Remember, people who are fans of what you do want to reward your business with a good review. Don’t be afraid to subtly guide them toward addressing the aspects that separate you from the competition. This also helps you legitimately get high-ranking keywords into your reviews without stepping over any ethical lines.

Details that relate to your website pages

Online reviews can help you determine the composition of your website and what aspects might need their own pages.

For example, do reviewers rave about a service or aspect that doesn’t currently have its own page on your site? If so, create a page specific to that feature.

If reviewers tend to specify other things that particularly resonated with them, such as free estimates, discounts or emergency services, it’s a good idea to create a separate page where you highlight those services (or at least play them up more on your site).
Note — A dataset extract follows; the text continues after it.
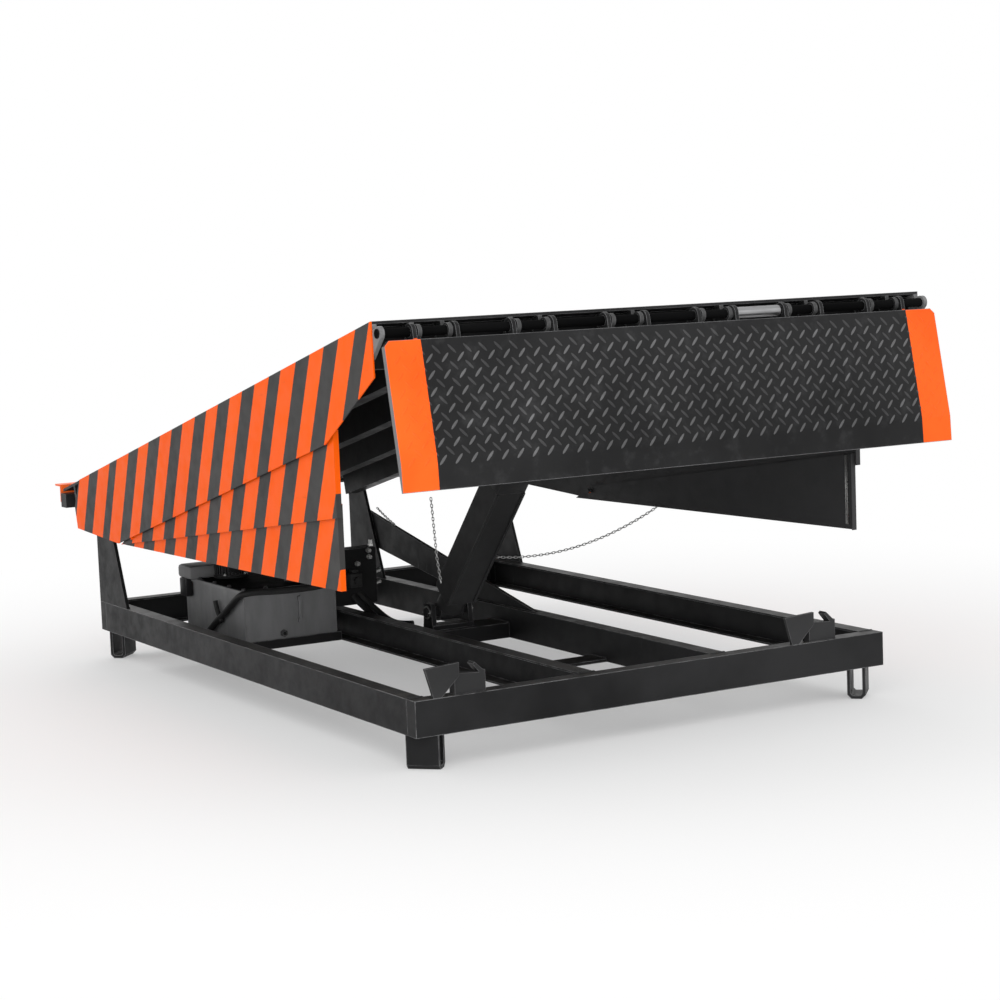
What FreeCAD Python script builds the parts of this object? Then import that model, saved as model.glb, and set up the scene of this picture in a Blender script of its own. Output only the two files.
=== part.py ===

Look for other places to play up your company’s unique selling proposition (USP). You can do this on your site, your Google My Business page and other sites that showcase your business. Whatever it is your happy customers rave about, highlight that.

Get to know your reviewers

You can learn a lot about your satisfied customers from checking out their profiles, either on Yelp or other review platforms. Mine this information to get a better idea of who is likely to be most satisfied with your business and who probably will be more likely to review it.

Consider the demographics of who’s reviewing you: Are they more often women or men? White collar or blue collar? Have they reviewed your business on just one platform or several? Do they tend to review lots of different businesses (that’s good) or just yours (still good, not just as good as if they spread the love elsewhere).

How many of your reviewers are repeat customers vs. first-timers? Have they also received services from your local competitors, and if so, how positively or negatively did they review a competitor compared to you?


People who give your business rave reviews obviously are excellent subjects for testimonials, but it’s good to show a little care in soliciting a reviewer for a testimonial.

For example, Google and Yelp don’t want you directly using their reviews as testimonials. Their concern is understandable: Just because someone reviews your business, even if it’s five-star/A-plus all the way, that doesn’t necessarily mean the reviewer wants to be directly used in your marketing.

With that said, it’s a tactic you see all the time from all sorts of businesses, suggesting neither Google nor Yelp are too hardcore about enforcing their policies in this area.

Just to be safe, our suggestion is not to use anyone’s online review directly as a testimonial. But if you think the reviewer would be inclined to provide a testimonial, it certainly can’t hurt to ask. (This is best done through private message, because inquiring publicly on the platform might strike some more sensitive reviewers as being pushy.)

If the reviewer is cool with it, you could ask him to write up something short you could use on the site, or you could excerpt a portion of the review for the testimonial.